The longer JST passages are in the “Study Helps” in the online version of the LDS scriptures. The referenced verses can be found here:
http://scriptures.lds.org/en/jst/7
Here are the JST modifications to the story of the incident with Lot’s daughters:
http://scriptures.lds.org/en/gen/19/31a
and
http://scriptures.lds.org/en/gen/19/35a
These also pop in context up if you put your cursor over the highlighted word in the text.
The JST doesn’t really change much, only adding “dealt wickedly, and” to:
“And the firstborn (dealt wickedly, and) said unto the younger…”
and later:
“And they (did wickedly, and) made their father…”
The edit doesn’t change the story at all, and seems out of synch with the original. This story has so many problems on so many levels. First, they are on the run and had no time to even pack their things before being drug out of the house and forced to leave by the angels…but they somehow managed to carry enough fermented wine to get drunk…twice.
Then Lot was so drunk that he essentially passes out, but somehow is able to impregnate his daughters unbeknownst to himself. This would take a miracle, yet somehow I can’t see a reason for miraculous incest.
Not sure why they didn’t just go to Abraham either, instead of hiding in a cave. Abraham lived so close that he could actually see S and G’s destruction.
This story is simply hogwash. I can’t believe it made it into the cannon.
The Bible says that the foolishness of god is WISER THAN MEN IT GOES ON TO SAY THAT GOD CHOOSES THE FOOLISH THINGS TO CONFOUND THE WISE IN ORDER TO UNDESTAND THE SCRIPTURES YOU HAVE TO HAVE THE AUTHOR OF THE BOOK IN YOUR LIFE COME TO THE TRUTH AS A CHILD NOT IN YOUR INTELLECT SIN, SAM SPARKS
Jesus said “he that is without sin should cast the first stone.” I suggest you put down your stones. We are all sinners, and you shouldn’t think that your sins are less than mine. (In case you didn’t know, typing in ALL CAPS looks like you are YELLING.) Perhaps you could be a bit less rude when you comment here Sam Sparks.
Sam, exactly. That’s why I can’t believe that such a story is of God. Remember, God did not write the Bible. The Bible is a collection of writings, written by men. Men decided what ended up in the Bible. Because of this, you can’t expect EVERYTHING in the Bible to be accurate.

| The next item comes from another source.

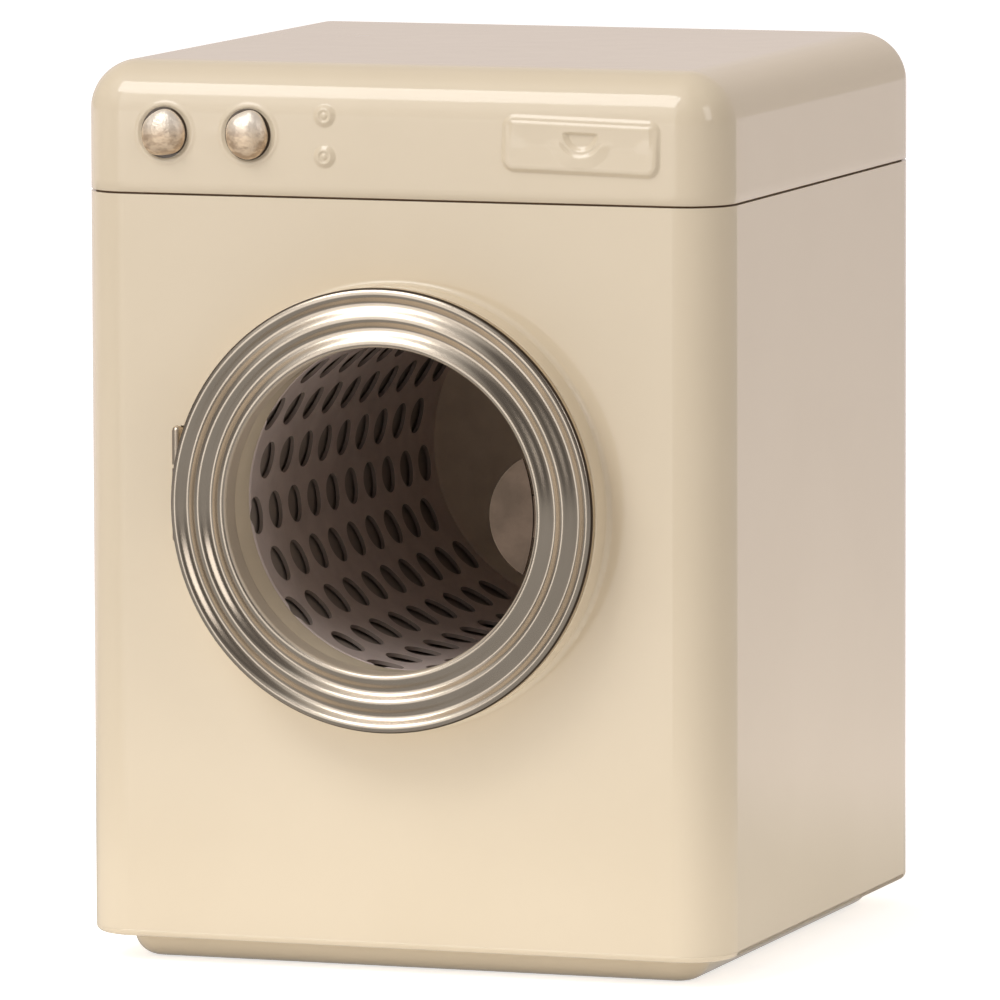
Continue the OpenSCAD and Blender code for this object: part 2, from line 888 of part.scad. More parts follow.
// Domed dial, standing just clear of its seat
module dial(x) {
    rise = knob_h - knob_rim_h;
    ball_r = (knob_r * knob_r + rise * rise) / (2 * rise);
    color(rose_brass)
        on_front(x, knob_axis_z)
            intersection() {
                cylinder(h = knob_h + cut, r = knob_r);
                translate([0, 0, knob_h - ball_r])
                    sphere(r = ball_r);
            }
}

dial_washer_depth = seat_depth + sheet_t + 0.1;

// Shank of a dial, closed over the washer behind the front
module dial_shank(x) {
    tail = dial_washer_depth + washer_t;
    color(zinc)
        on_front(x, knob_axis_z) {
            translate([0, 0, -tail])
                cylinder(h = tail, r = shank_r);
            translate([0, 0, -tail - 0.6])
                cylinder(h = 0.6, r = shank_r + 0.7);
        }
}

module dial_washer(x) {
    color(zinc)
        on_front(x, knob_axis_z)
            translate([0, 0, -dial_washer_depth - washer_t])
                linear_extrude(washer_t)
                    difference() {
                        circle(r = shank_r + 1.6);
                        circle(r = shank_r);
                    }
}

cabinet_shell();
top_cover();
cover_frame();
back_panel();
base_pan();
back_rivets();
base_rivets();
cover_rivets();
tub();
bearing_bush();
hinge_bracket();
hinge_pin();
door_ring();
door_back_plate();
finger_tab();
drum_shell();
drum_back_plate();
drum_hub();
drum_shaft();
shaft_washer();
shaft_clip();
dial(left_knob_x);  // left_dial
dial_shank(left_knob_x);  // left_dial_shank
dial_washer(left_knob_x);  // left_dial_washer
dial(right_knob_x);  // right_dial
dial_shank(right_knob_x);  // right_dial_shank
dial_washer(right_knob_x);  // right_dial_washer
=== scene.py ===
"""Looks of a miniature toy washing machine in enamelled sheet steel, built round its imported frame.

Every length is in metres and every piece lies in the frame's own coordinates: +Z is up, the front
faces -Y and the origin is the middle of the plinth's underside.
"""
from __future__ import annotations

import logging
import math
from dataclasses import dataclass
from enum import Enum
from functools import partialmethod
from typing import Any, Sequence

import bpy
import numpy as np
from mathutils import Matrix, Vector

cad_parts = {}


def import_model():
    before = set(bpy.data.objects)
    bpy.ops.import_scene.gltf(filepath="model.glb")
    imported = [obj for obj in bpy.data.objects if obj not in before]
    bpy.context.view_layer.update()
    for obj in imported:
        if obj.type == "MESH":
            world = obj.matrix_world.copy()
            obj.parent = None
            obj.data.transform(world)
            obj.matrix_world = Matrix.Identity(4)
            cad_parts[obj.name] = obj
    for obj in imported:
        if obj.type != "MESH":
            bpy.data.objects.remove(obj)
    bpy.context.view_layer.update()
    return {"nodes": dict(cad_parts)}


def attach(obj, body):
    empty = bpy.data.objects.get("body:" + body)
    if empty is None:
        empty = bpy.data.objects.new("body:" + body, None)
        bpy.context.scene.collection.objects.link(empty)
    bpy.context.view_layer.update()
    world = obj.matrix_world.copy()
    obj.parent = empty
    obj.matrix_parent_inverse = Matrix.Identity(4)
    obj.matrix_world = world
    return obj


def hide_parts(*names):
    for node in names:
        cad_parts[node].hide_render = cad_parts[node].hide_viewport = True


log = logging.getLogger("toy_washer")
MM = 0.001
Socket = bpy.types.NodeSocket
Colour = tuple[float, float, float]
Triple = tuple[float, float, float]
Pair = tuple[float, float]
Profile = tuple[Pair, ...]


# Shader graph

class Value:
    """A number or a socket in a shader graph, with operators that add Math nodes."""

    def __init__(self, graph: "Graph", source: Any) -> None:
        """Keep the source.

        Args:
            graph: The graph that new nodes go into.
            source: A number or an output socket.
        """
        self.graph = graph
        self.source = source

    def maths(self, operation: str, *others: Any) -> "Value":
        """Apply one Math operation to this value and others.

        Args:
            operation: The Math node's operation.
            others: Numbers or values for its other inputs.

        Returns:
            The result as a value.
        """
        made = self.graph.node("ShaderNodeMath", dict(enumerate((self, *others))), operation=operation)
        return Value(self.graph, made.outputs[0])

    # Operators, one Math node each
    __add__ = __radd__ = partialmethod(maths, "ADD")
    __sub__ = partialmethod(maths, "SUBTRACT")
    __mul__ = partialmethod(maths, "MULTIPLY")
    __truediv__ = partialmethod(maths, "DIVIDE")
    __pow__ = partialmethod(maths, "POWER")

    def __rsub__(self, other: Any) -> "Value":
        """Difference with this value on the right."""
        return Value(self.graph, other).maths("SUBTRACT", self)

    def between(self, low: float, high: float) -> "Value":
        """Smooth step that runs from 0 at low to 1 at high."""
        made = self.graph.node("ShaderNodeMapRange", {0: self, 1: low, 2: high, 3: 0.0, 4: 1.0},
                               interpolation_type="SMOOTHSTEP")
        return Value(self.graph, made.outputs[0])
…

Well, nobody will find Sodom and Gomorrah. These cities were destroyed by fire and brimstone and were submerged into the seas and were made with black waters,and the cities where you can find is in the Black seas, which is called, El Mar Muerto, nigh Israel. These are the cities of Sodom and Gomorrah, where it has converted into petroleum like black charcoal. This petroleum is where all the cities were burnt with fire and brimstone. These cities were melted and were made like black as charcoal. There are no more questions. You have the evidence and it is obvious. El Mar Muerto, is the evidence of the Sodom and Gomorrah, the cities where it was destroyed. There are no beyond questions.
Huh? The Black Sea is really the remants of Sodom and Gommorah? And because you said so, that makes it “evidence”? Use the mind that our Creator gave you, man!